Access to improved sanitation, which includes flush toilets and pit toilets with ventilation pipes, increased from 61.7% in 2002 to 83.2% in 2022 and 83.3% in 2023.

Households’ access to improved sanitation was highest in the Western Cape at 95.6%, Gauteng at 90.7% and the Eastern Cape at 88.1%, and most limited in Limpopo at 61.9% and Mpumalanga at 67.2%.

In the Eastern Cape, households’ access to improved sanitation facilities increased by 54.7 percentage points between 2002 and 2023, growing from 33.4% to 88.1%.

The percentage of households with access to improved sanitation increased by 35 percentage points in Limpopo and by 31.8 percentage points in KwaZulu-Natal over the same period.

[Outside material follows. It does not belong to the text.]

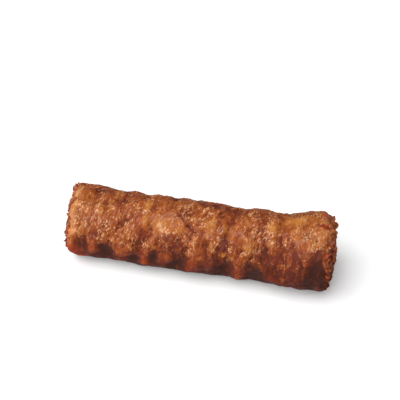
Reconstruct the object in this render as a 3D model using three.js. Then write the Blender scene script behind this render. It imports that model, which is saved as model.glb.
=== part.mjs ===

About 66% of South Africa’s households used flush toilets that were either connected to a public sewerage system or a septic or conservancy tanks, an increase from 57.3% in 2002.

A further 17.3% used pit toilets with ventilation pipes, which is an increase from 4.4% in 2002.

Some 13.6% of households that did not have access to improved sanitation facilities largely depended on pit toilets without ventilation pipes and 0.9% of households did not have access to any form of sanitation.

According to StatsSA, 45.3% of toilet facilities were located in the dwelling, while 50.5% were located in the yard.

On a provincial level, the use of flush toilets was most common in the Western Cape, at 95.4%, Gauteng, at 87.1%, and the Free State, at 77%.

In Limpopo, 30% of households used some type of flush toilet, while another 31.9% used ventilated pit toilets.

The largest percentage of pit toilets with ventilation pipes were observed in the Eastern Cape at 40.5%, Limpopo at 31.9%, and KwaZulu-Natal at 31.7%.